相比于快速發展的區域經濟,中部地區金融發展仍相對滯后,突出表現為地方金融業發展滯后,金融服務區域經濟的能力還很薄弱,經濟快速發展過程中集聚的風險在加大。以安徽為例,截止2012年,安徽擁有金融機構網點數近萬余家,但結構和區域分布極不平衡,從資產總額來看,省直地方金融機構資產總額約占全省地方金融資產總額的98%,銀行類地方金融機構資產總額約占全省總額的89%,金融機構大多都集中在省會合肥,為縣域經濟、中小微企業服務的地方法人金融機構發展嚴重不足,縣域經濟存貸比49.6%,有16個縣不到40%。近年來,安徽大力推進基礎設施和工業園區發展,政府融資平臺融資規模快速增加,一方面對中小企業融資的擠出效應明顯,另一方面也使得政府債務風險集聚,不利于地方經濟和金融穩定。加快改善中部地區金融發展環境,提升金融效能,已經成為新時期加快中部崛起的必然選擇。
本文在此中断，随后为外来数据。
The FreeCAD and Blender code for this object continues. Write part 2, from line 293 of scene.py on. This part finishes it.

當前我國貨幣金融政策已從以往“收收放放”的調控思路,逐步轉變為將短期政策操作和金融改革長期目標結合起來,更加注重金融體系的合理構建,更加注重金融與實體經濟的平衡,其中蘊含了重大機遇。中部省份應深刻領會國家政策意圖,積極采取一些現實舉措,努力推動經濟社會更快更好發展,加快實現中部崛起。
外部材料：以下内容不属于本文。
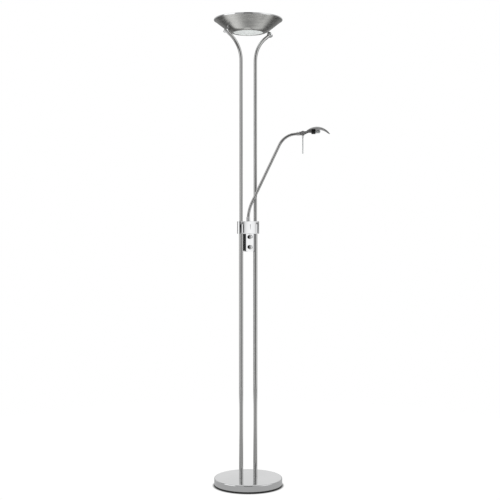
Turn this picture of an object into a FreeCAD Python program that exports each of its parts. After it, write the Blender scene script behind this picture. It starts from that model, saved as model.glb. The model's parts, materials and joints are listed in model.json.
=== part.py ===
import FreeCAD, Part
import os
import Sketcher
from FreeCAD import Placement, Rotation, Vector

# Floor lamp with an uplighter bowl on two poles and a reading arm at mid height.
# Origin: centre of the underside of the base, +Z up. The poles stand at -X and +X, and the
# dimmer knobs face -Y. All sizes are in millimetres and degrees.
SIZES = {
    # round base
    "base_radius": 132.0,
    "base_height": 32.0,
    "cover_wall": 1.2,
    "cover_shoulder": 5.5,
    "foot_height": 6.5,
    "foot_lip": 3.0,
    "foot_lip_wall": 3.6,
    "foot_bevel": 0.6,
    "pad_radius": 112.0,
    "pad_thickness": 2.0,
    "weight_radius": 118.0,
    "weight_height": 19.0,
    "weight_bevel": 2.0,
    "boss_slope": 4.0,
    "boss_radius": 52.0,
    "nut_recess_radius": 14.0,
    "nut_recess_depth": 10.0,
    "channel_width": 12.0,
    "channel_depth": 13.0,
    # cord inlet at the back of the base
    "gland_height": 18.0,
    "gland_bore_radius": 3.5,
    "gland_neck_radius": 5.6,
    "gland_flange_radius": 8.0,
    "gland_flange": 2.6,
    "gland_step": 0.6,
    "gland_lip": 1.2,
    # poles
    "pole_spacing": 64.0,
    "lower_radius": 8.0,
    "lower_wall": 1.4,
    "pole_slide": 0.1,
    "upper_wall": 1.1,
    "upper_overlap": 70.0,
    "plug_height": 26.0,
    "nipple_radius": 5.0,
    "nipple_wall": 1.4,
    "nipple_past": 1.0,
    "nipple_set": 2.0,
    "nut_flats": 17.0,
    "nut_height": 5.0,
    "washer_radius": 11.0,
    "washer_thickness": 2.0,
    "uplight_lead_radius": 2.6,
    "mains_lead_radius": 2.8,
    "lead_setback": 2.0,
    # flare of the pole tips, which run parallel to the wall of the bowl
    "bend_radius": 117.0,
    "bend_turn": 51.5,
    "tip_length": 27.0,
    "hub_wall": 1.85,
    "hub_length": 5.5,
    "flange_radius": 12.0,
    "flange_length": 6.6,
    "flange_bevel": 0.8,
    "wall_gap": 15.94,
    "stud_radius": 2.5,
    "stud_bore": 1.4,
    "stud_set": 2.0,
    "stud_past": 4.5,
    "stud_nut_flats": 8.0,
    "stud_nut_height": 3.2,
    "spacer_wall": 2.2,
    # uplighter bowl
    "lamp_height": 1800.0,
    "bowl_radius": 132.0,
    "band_height": 5.6,
    "band_wall": 2.4,
    "band_edge": 0.9,
    "rim_lip": 1.0,
    "bowl_wall": 1.2,
    "shoulder_radius": 80.0,
    "opening_radius": 57.0,
    "opening_lip": 5.5,
    "opening_drop": 7.5,
    "opening_turn": 60.0,
    "glass_wall": 3.0,
    "glass_sag": 8.5,
    "glass_seat": 4.5,
    "glass_gap": 1.0,
    "glass_step": 1.0,
    # uplighter lamp
    "bracket_width": 24.0,
    "bracket_sheet": 1.5,
    "bracket_reach": 16.0,
    "knee_out": 2.0,
    "reflector_width": 58.0,
    "reflector_length": 100.0,
    "reflector_rise": 9.0,
    "reflector_flat": 20.0,
    "reflector_sheet": 0.8,
    "tube_length": 117.6,
    "tube_radius": 5.5,
    "tube_rise": 21.0,
    "tube_neck_radius": 3.6,
    "tube_end_radius": 2.4,
    "tube_end_bevel": 1.2,
    "tube_neck_length": 9.0,
    "tube_taper": 4.0,
    "socket_width": 17.0,
    "socket_depth": 15.0,
    "socket_height": 28.0,
    "socket_grip": 4.0,
    "contact_radius": 4.2,
    "contact_depth": 5.0,
    "contact_slot_width": 6.0,
    "contact_slot_length": 7.0,
    "contact_slot_over": 2.0,
    "rivet_radius": 3.2,
    "rivet_height": 1.4,
    "rivet_offset": 4.0,
    # collar that ties the poles together
    "collar_bottom": 975.5,
    "collar_height": 48.3,
    "cap_height": 11.6,
    "collar_radius": 15.5,
    "collar_wall": 2.0,
    "collar_floor": 4.0,
    "sleeve_radius": 10.5,
    "collar_bevel": 1.2,
    "cap_edge": 1.6,
    "boss_gap": 2.3,
    "collar_boss_radius": 3.2,
    "collar_screw_radius": 1.3,
    "pilot_depth": 8.0,
    "pilot_gap": 1.0,
    "screw_seat": 2.0,
    "lead_hole_radius": 6.0,
    "grub_height": 20.0,
    "grub_radius": 2.0,
    "grub_gap": 0.1,
    "grub_recess": 0.3,
    # dimmer housing
    "housing_drop": 69.0,
    "housing_gap": 0.6,
    "housing_front": 13.0,
    "housing_curve": 40.0,
    "housing_wall": 1.6,
    "housing_arch": 62.0,
    "housing_seam": 2.0,
    "knob_high": 11.1,
    "knob_low": 51.7,
    "knob_radius": 7.8,
    "knob_length": 9.6,
    "knob_edge": 2.2,
    "knob_gap": 1.0,
    "knob_recess": 2.2,
    "knob_wall": 1.8,
    "knob_bevel": 0.3,
    "knob_bore": 6.6,
    "mark_width": 1.0,
    "mark_start": 2.4,
    "mark_depth": 0.6,
    "shaft_radius": 3.0,
    "shaft_set": 3.0,
    "bush_past": 3.0,
    "can_gap": 1.2,
    "control_nut_flats": 9.5,
    "control_nut_height": 2.0,
    "bush_radius": 3.6,
    "pot_radius": 8.0,
    "post_spread": 14.0,
    "post_radius": 3.0,
    "post_reach": 6.8,
    "post_foot": 4.4,
    "screw_radius": 1.5,
    "screw_head_radius": 2.8,
    "screw_head_height": 1.6,
    "housing_lead_radius": 4.0,
    "housing_lead_offset": 4.0,
    "board_width": 20.0,
    "board_height": 56.0,
    "board_thickness": 1.6,
    "board_offset": 1.0,
    "board_gap": 0.2,
    "part_offset": 0.2,
    "choke_radius": 2.6,
    "choke_length": 12.0,
    "choke_offset": 6.0,
    "choke_drop": 12.0,
    "block_offset": 5.0,
    "capacitor_width": 8.0,
    "capacitor_depth": 4.0,
    "capacitor_height": 10.0,
    "capacitor_rise": 8.0,
    "sink_width": 9.0,
    "sink_depth": 2.0,
    "sink_height": 18.0,
    "sink_drop": 16.0,
    # reading arm
    "arm_azimuth": -31.0,
    "arm_radius": 5.5,
    "arm_wall": 1.0,
    "arm_tail": 32.0,
    "arm_lead_radius": 2.2,
    "root_bend_height": 1030.0,
    "root_bend_radius": 160.0,
    "root_bend_turn": 25.5,
    "arm_straight": 242.0,
    "top_bend_radius": 75.0,
    "top_bend_turn": 58.8,
    "arm_end": 17.5,
    "ferrule_radius": 7.0,
    "ferrule_height": 17.0,
    "ferrule_foot": 0.8,
    "ferrule_foot_height": 3.0,
    "ferrule_step": 0.6,
    "ferrule_slope": 4.0,
    "ferrule_neck": 1.2,
    "ferrule_sleeve": 0.6,
    "arm_bush_wall": 2.0,
    "bush_lip": 1.6,
    "spring_width": 2.5,
    "spring_height": 1.2,
    "arm_nut_flats": 16.0,
    "arm_nut_height": 5.0,
    # knuckle and reader head
    "pivot_reach": 13.0,
    "eye_radius": 9.0,
    "fork_back": 4.0,
    "fork_waist": 0.72,
    "fork_gap": 0.8,
    "tongue_width": 7.0,
    "cheek_width": 4.0,
    "washer_sheet": 0.5,
    "pin_radius": 2.5,
    "pin_head_radius": 5.0,
    "pin_head_height": 2.4,
    "pin_past": 4.0,
    "tilt_nut_radius": 4.8,
    "tilt_nut_height": 3.4,
    "tilt_washer_radius": 6.0,
    "socket_length": 11.0,
    "head_curve": 60.0,
    "head_centre": 54.0,
    "head_rise": 25.0,
    "head_axis": 29.4,
    "head_wall": 1.5,
    "head_back": 15.0,
    "head_tip": 104.4,
    "head_half": 33.0,
    "neck_drop": 5.0,
    "neck_bend": 7.0,
    "neck_run": 22.0,
    "neck_low": 2.0,
    "neck_end": 33.0,
    "neck_high": 12.0,
    "neck_meet": 27.0,
    "neck_start": 5.0,
    "neck_lap": 1.0,
    "leaf_curve": 62.0,
    "leaf_nose": 30.0,
    "leaf_root": 9.0,
    "leaf_wide_past": 8.0,
    "leaf_nose_length": 10.0,
    "leaf_nose_half": 19.0,
    "arch_foot": 36.0,
    "rim_curve": 57.3,
    "rim_centre": 60.5,
    "rim_rise": 16.6,
    "reader_axis": 6.5,
    "reader_socket_radius": 10.0,
    "reader_socket_length": 15.0,
    "reader_lamp_radius": 6.5,
    "reader_lamp_length": 24.0,
    "reader_socket_gap": 0.2,
    "reader_socket_bevel": 1.0,
    "reader_lamp_seat": 5.0,
    "reader_lamp_gap": 0.2,
    "reader_lamp_dome": 5.0,
    "reader_dome_curve": 7.0,
    "rod_radius": 2.2,
    "rod_length": 62.0,
    "rod_ferrule_radius": 3.2,
    "rod_ferrule_length": 8.0,
    "rod_bore": 5.0,
    "rod_bevel": 0.6,
    "rod_stud_radius": 1.5,
    "rod_stud_length": 3.5,
    "rod_stud_root": 0.5,
    "rod_hole_depth": 5.0,
    # small flat where a domed outline meets its axis
    "flat_spot": 1.0,
    # how far a cutting tool runs past the piece
    "cut_over": 1.0,
    # clearances
    "fit": 0.05,
    "slide": 0.3,
}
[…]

一是加快完善地方金融服務體系。地方金融是服務地方經濟的主力軍,針對地方金融發展不足現狀,中部省份應積極推進金融體制改革,積極引導民間資本進入金融領域,加快形成以市場為主導的多元化金融服務體系。依據中央精神,中部省份可在地方金融機構準入門檻、村鎮銀行組建要求等方面爭取國家改革試點,改變以往不盡合理的政策限制,促進中部地區地方金融發展大繁榮。
二是提升金融服務實體經濟的能力。目前,中部省份中小微企業融資困難的實質性問題是融資成本過高問題。對此,中部省份應順應國家利率市場化改革大趨勢,積極引導省內金融機構開展業務調整,合理安排貸款結構和期限,科學設計風險控制和規避方法,適度降低市場利率水平,更大力度支持我省實體經濟特別是中小微企業的發展。
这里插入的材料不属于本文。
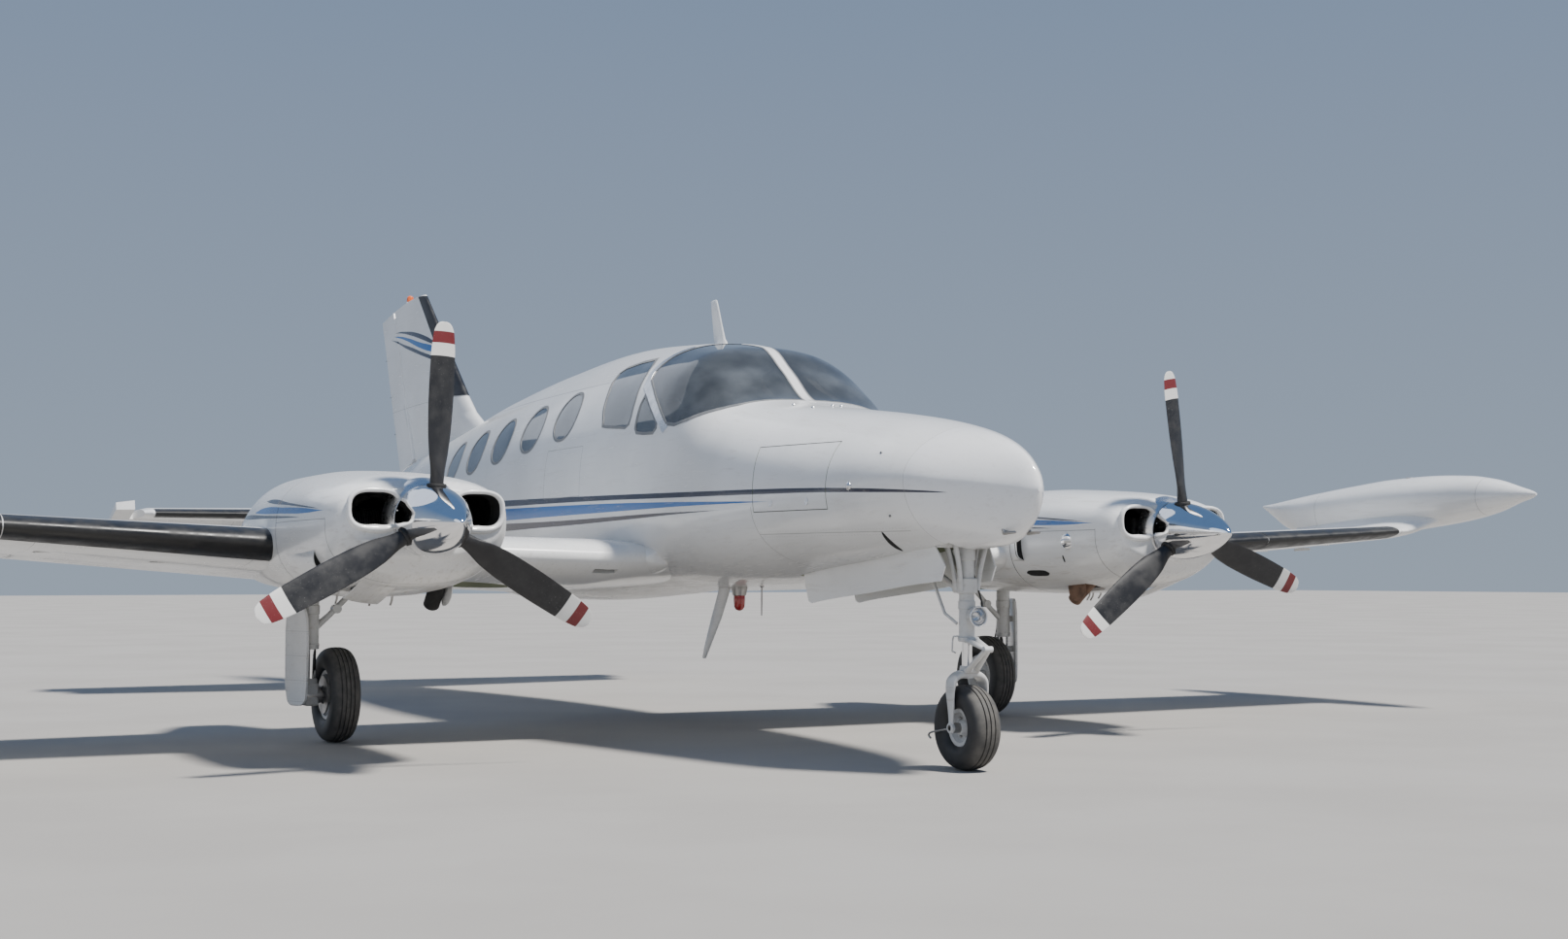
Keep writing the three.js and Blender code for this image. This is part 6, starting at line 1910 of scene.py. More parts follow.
    def tip_tanks(self) -> None:
        """The tip tank on its canted fairing, with its filler cap and lamp."""
        tank = self.tank.solid("tank", -3.042, -0.275, 0.0, 0.03, 72)
        lead_y, lead_z, chord, drop, thick = (float(v) for v in self.shape.at(self.tip))
        t = np.linspace(0, 1, 14)[:, None]
        ease = t * t * (3 - 2 * t)
        inner = np.array([self.tip + 0.0004, lead_y, lead_z, chord, drop, thick * MM]) / MM
        outer = np.array([self.tank_x - 0.02, lead_y - 0.16, 1.4, chord + 0.42, 0.02,
                          0.12 * MM]) / MM
        row = inner + (outer - inner) * t
        row[:, 2] = inner[2] + (outer[2] - inner[2]) * (0.5 * t + 0.5 * ease)[:, 0]
        shape = WingShape(tuple(tuple(r) for r in row.tolist()))
        carve(tank, shape.solid("fairing", row[:, 0] * MM, points=34), Cut.JOIN)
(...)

三是加強對特定領域的金融支持。中部省份產業結構偏重于原材料產業和重化工業,國際金融危機以來,我國內外需環境發生深刻變化,鋼鐵、化工、建材和新能源等一些新興產業領域出現產能過剩,中部地區表現尤為嚴重,嚴重制約了中部地區崛起。對此,金融政策應有所傾斜,如制定金融支持調整過剩產能的相關措施,對整合過剩產能的企業定向開展并購貸款等。
四是積極做好融資平臺風險控制。在嚴格落實國家關于地方融資平臺清理整頓的相關政策,嚴控違規違法融資的同時,各省還應加大政府性資金、資源、資產的統籌力度,將優質資產注入融資平臺,提高政府融資平臺信用等級和融資能力。對于融資平臺風險監管,還需避免“一刀切”模式,針對平臺資產負債狀況健康、還本付息安排有保障的平臺公司,應積極協助其加快業務審批核準進度,穩步擴大融資規模,重點助推新興產業和新型城鎮化發展。
五是支持企業對外開放和“走出去”。近年來,在經濟全球化加速發展、國內經濟轉型升級的推動下,我國企業“走出去”步伐加快。但中部地區企業“走出去”總體處于起步階段,有實力的“走出去”主體少,組織化程度低,缺乏適應全球化發展的投資戰略。在當前國內經濟形勢仍然嚴峻的情況下,中部省份可以充分利用國家的相關金融政策政策,拓展海外市場,進一步擴大“走出去”的規模和質量,促進外向型經濟快速發展。